▶ REQUIRED TASK
Exactly the lines from the line with "face, turned(link_wire(), way))" to the line with "bpy.data.objects.remove(obj)" should be extracted, both included, with no other lines.

▶ STORED DATA
───
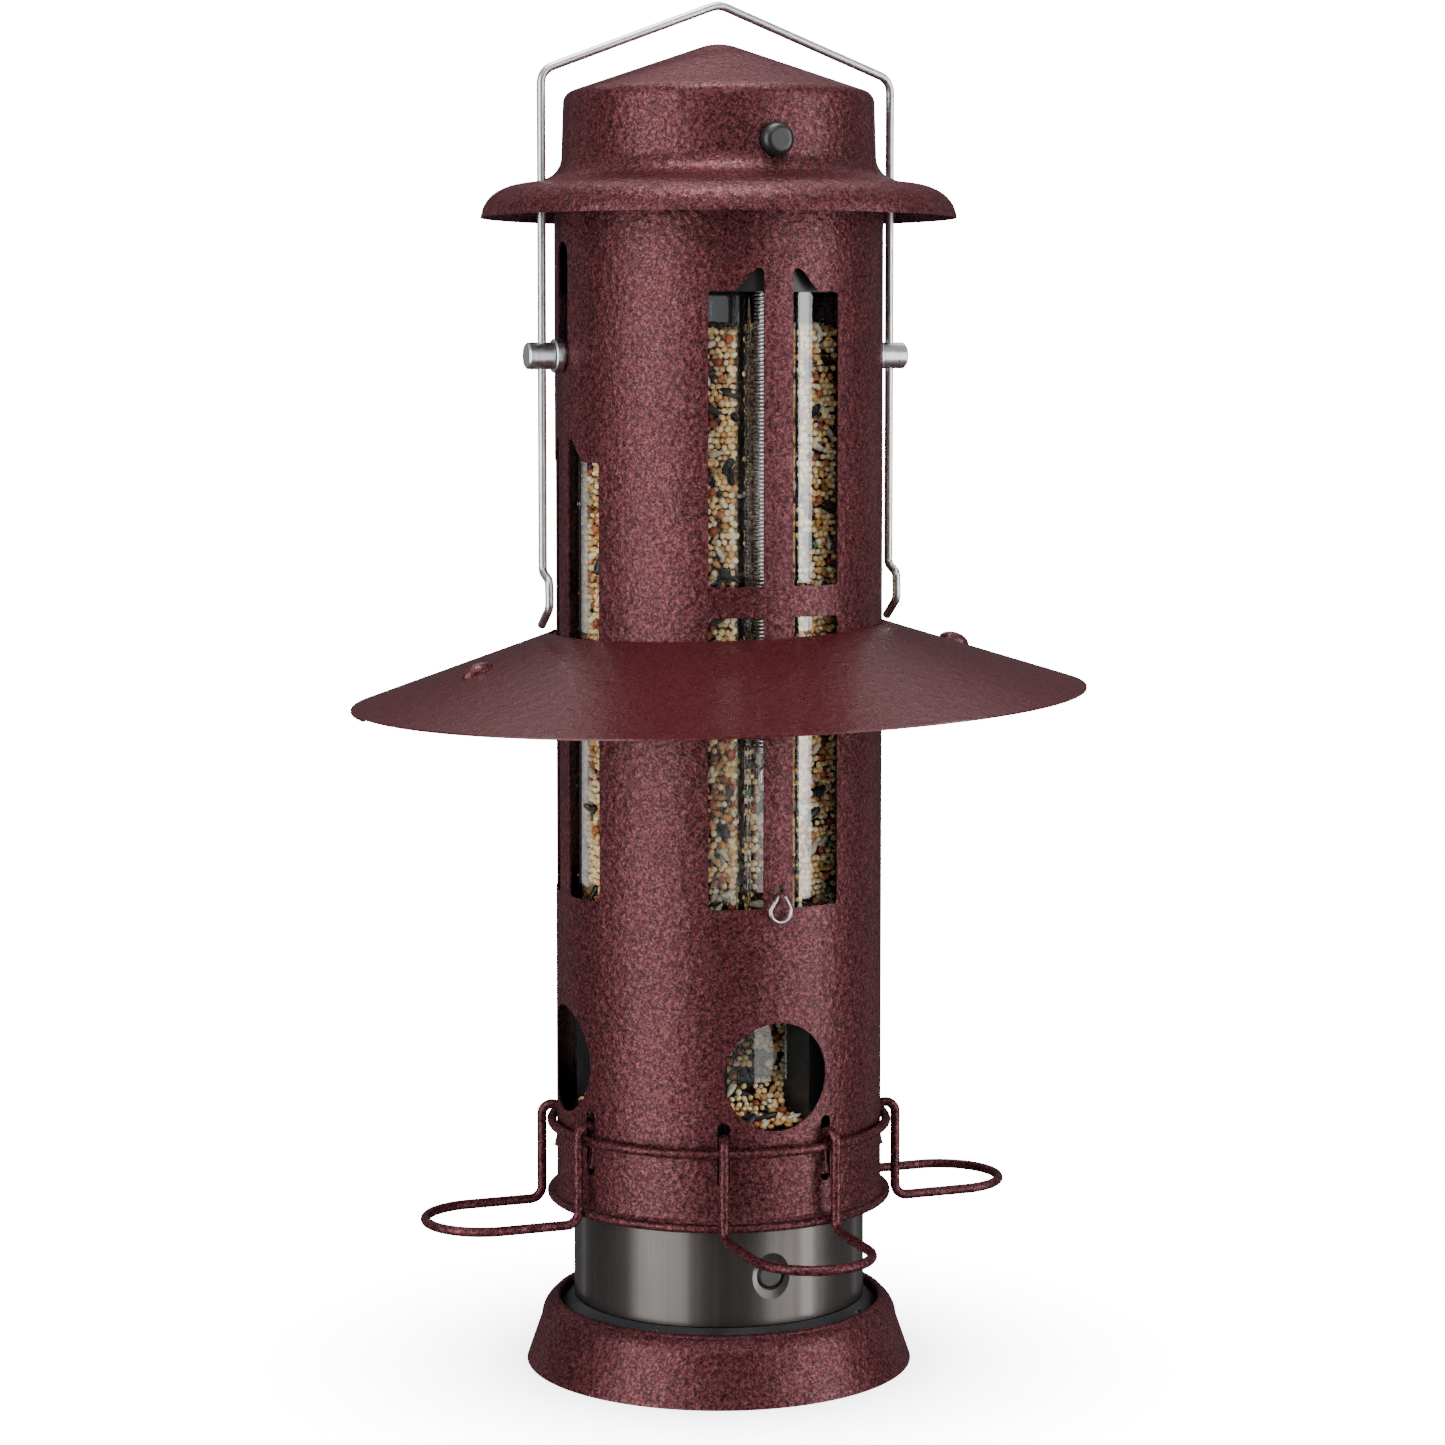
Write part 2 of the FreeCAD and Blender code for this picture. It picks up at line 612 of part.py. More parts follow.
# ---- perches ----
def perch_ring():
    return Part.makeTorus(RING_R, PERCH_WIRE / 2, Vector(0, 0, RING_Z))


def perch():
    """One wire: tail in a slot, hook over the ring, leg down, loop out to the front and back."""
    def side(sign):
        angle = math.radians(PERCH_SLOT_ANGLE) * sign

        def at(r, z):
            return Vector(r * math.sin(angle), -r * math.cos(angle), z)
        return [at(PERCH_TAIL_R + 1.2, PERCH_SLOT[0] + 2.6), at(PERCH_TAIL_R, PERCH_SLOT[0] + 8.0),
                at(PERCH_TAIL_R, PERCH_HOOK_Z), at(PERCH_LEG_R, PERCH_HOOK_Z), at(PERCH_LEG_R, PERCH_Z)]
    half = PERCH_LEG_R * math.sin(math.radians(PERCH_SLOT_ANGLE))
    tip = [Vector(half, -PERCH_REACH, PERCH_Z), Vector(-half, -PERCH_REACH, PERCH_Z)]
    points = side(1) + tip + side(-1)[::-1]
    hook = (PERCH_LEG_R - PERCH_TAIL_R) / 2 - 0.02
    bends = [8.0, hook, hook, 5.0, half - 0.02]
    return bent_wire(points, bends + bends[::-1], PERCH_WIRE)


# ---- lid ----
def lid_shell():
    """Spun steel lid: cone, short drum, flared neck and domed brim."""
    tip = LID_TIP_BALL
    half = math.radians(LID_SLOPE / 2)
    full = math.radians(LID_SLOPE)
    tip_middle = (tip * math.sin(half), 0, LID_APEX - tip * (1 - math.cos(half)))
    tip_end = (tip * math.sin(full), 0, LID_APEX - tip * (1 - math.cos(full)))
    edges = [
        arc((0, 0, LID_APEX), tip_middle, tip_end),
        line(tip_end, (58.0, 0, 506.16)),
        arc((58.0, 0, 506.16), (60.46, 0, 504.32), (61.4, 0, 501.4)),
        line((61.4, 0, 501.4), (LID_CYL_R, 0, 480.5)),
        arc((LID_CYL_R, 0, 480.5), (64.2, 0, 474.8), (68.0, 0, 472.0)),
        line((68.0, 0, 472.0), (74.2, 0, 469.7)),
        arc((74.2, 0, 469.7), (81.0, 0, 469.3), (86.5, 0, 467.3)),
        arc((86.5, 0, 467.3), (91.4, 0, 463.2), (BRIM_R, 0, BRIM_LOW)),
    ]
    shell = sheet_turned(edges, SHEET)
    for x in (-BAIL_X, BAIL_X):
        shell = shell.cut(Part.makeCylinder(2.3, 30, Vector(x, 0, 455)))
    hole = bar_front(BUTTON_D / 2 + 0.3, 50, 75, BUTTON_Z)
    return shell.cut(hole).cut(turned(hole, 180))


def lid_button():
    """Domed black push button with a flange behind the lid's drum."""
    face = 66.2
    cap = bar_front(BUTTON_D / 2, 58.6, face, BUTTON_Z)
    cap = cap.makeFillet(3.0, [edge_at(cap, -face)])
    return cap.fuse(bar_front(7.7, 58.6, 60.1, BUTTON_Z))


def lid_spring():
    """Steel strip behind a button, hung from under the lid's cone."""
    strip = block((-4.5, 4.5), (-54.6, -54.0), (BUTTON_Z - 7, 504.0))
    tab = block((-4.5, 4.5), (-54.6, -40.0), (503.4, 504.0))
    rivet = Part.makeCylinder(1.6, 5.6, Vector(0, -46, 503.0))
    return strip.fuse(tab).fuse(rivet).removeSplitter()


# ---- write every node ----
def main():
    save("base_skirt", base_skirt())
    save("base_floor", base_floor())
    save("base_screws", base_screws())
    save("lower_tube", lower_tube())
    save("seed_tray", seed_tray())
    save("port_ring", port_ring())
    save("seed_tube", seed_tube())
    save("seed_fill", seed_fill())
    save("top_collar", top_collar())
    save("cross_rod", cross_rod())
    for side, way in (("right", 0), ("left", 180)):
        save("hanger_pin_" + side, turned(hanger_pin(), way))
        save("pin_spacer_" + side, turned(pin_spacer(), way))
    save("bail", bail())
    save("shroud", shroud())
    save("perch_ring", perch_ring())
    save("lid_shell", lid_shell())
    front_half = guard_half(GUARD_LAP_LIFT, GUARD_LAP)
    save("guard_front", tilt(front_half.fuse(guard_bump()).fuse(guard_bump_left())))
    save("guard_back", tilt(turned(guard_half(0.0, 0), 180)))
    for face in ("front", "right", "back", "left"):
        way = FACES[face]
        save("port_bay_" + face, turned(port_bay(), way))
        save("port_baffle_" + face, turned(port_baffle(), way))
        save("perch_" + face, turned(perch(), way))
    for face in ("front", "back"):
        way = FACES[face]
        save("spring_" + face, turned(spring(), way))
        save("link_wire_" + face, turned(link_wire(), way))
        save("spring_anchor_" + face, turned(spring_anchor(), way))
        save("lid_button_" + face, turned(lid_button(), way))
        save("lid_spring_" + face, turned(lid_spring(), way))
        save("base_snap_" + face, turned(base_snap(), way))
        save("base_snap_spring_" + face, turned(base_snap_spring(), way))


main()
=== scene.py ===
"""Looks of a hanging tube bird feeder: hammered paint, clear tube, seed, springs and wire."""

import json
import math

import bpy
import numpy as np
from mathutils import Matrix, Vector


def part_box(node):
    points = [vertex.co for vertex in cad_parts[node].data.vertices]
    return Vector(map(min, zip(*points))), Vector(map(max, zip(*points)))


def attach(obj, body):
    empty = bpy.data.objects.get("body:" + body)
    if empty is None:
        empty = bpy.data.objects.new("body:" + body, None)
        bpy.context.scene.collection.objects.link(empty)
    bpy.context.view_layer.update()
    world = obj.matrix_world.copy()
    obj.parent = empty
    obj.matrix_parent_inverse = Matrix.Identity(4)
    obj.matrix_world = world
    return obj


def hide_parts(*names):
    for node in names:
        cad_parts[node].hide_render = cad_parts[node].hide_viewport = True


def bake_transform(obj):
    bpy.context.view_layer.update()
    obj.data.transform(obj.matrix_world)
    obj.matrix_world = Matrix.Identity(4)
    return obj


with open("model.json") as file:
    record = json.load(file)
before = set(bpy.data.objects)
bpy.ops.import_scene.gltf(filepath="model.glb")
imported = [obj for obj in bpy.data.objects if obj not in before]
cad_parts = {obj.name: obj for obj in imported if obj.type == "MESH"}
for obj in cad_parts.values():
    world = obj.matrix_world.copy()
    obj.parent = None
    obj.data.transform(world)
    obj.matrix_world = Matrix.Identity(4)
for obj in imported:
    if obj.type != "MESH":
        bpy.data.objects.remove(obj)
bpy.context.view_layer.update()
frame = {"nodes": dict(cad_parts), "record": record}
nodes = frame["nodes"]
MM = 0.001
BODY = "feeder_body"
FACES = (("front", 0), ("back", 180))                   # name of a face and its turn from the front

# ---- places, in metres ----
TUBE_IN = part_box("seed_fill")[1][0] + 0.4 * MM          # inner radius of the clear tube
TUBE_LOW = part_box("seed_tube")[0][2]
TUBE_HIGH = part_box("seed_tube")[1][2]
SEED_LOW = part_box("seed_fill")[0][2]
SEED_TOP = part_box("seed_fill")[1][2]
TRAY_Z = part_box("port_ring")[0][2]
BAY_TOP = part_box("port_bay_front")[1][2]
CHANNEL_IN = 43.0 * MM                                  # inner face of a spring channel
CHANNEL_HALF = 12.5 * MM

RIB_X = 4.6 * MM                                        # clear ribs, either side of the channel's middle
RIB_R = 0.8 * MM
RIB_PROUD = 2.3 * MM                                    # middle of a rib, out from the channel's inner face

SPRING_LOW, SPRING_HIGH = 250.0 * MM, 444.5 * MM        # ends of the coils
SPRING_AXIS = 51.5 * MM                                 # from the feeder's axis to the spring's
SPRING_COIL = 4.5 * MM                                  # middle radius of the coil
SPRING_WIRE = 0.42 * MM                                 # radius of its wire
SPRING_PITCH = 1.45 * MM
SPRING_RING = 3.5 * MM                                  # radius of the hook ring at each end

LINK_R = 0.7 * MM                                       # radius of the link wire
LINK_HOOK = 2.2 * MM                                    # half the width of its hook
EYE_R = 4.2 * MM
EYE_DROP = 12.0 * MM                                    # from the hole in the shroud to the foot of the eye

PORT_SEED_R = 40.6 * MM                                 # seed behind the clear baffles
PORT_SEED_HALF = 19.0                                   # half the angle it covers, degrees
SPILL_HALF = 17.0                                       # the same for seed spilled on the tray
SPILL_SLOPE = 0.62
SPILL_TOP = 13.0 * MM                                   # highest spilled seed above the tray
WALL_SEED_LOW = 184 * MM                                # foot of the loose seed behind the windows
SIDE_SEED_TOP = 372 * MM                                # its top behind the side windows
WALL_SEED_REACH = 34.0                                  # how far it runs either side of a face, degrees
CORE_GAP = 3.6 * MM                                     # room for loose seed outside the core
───
▶ SOLUTION BELOW
        save("link_wire_" + face, turned(link_wire(), way))
        save("spring_anchor_" + face, turned(spring_anchor(), way))
        save("lid_button_" + face, turned(lid_button(), way))
        save("lid_spring_" + face, turned(lid_spring(), way))
        save("base_snap_" + face, turned(base_snap(), way))
        save("base_snap_spring_" + face, turned(base_snap_spring(), way))


main()
=== scene.py ===
"""Looks of a hanging tube bird feeder: hammered paint, clear tube, seed, springs and wire."""

import json
import math

import bpy
import numpy as np
from mathutils import Matrix, Vector


def part_box(node):
    points = [vertex.co for vertex in cad_parts[node].data.vertices]
    return Vector(map(min, zip(*points))), Vector(map(max, zip(*points)))


def attach(obj, body):
    empty = bpy.data.objects.get("body:" + body)
    if empty is None:
        empty = bpy.data.objects.new("body:" + body, None)
        bpy.context.scene.collection.objects.link(empty)
    bpy.context.view_layer.update()
    world = obj.matrix_world.copy()
    obj.parent = empty
    obj.matrix_parent_inverse = Matrix.Identity(4)
    obj.matrix_world = world
    return obj


def hide_parts(*names):
    for node in names:
        cad_parts[node].hide_render = cad_parts[node].hide_viewport = True


def bake_transform(obj):
    bpy.context.view_layer.update()
    obj.data.transform(obj.matrix_world)
    obj.matrix_world = Matrix.Identity(4)
    return obj


with open("model.json") as file:
    record = json.load(file)
before = set(bpy.data.objects)
bpy.ops.import_scene.gltf(filepath="model.glb")
imported = [obj for obj in bpy.data.objects if obj not in before]
cad_parts = {obj.name: obj for obj in imported if obj.type == "MESH"}
for obj in cad_parts.values():
    world = obj.matrix_world.copy()
    obj.parent = None
    obj.data.transform(world)
    obj.matrix_world = Matrix.Identity(4)
for obj in imported:
    if obj.type != "MESH":
        bpy.data.objects.remove(obj)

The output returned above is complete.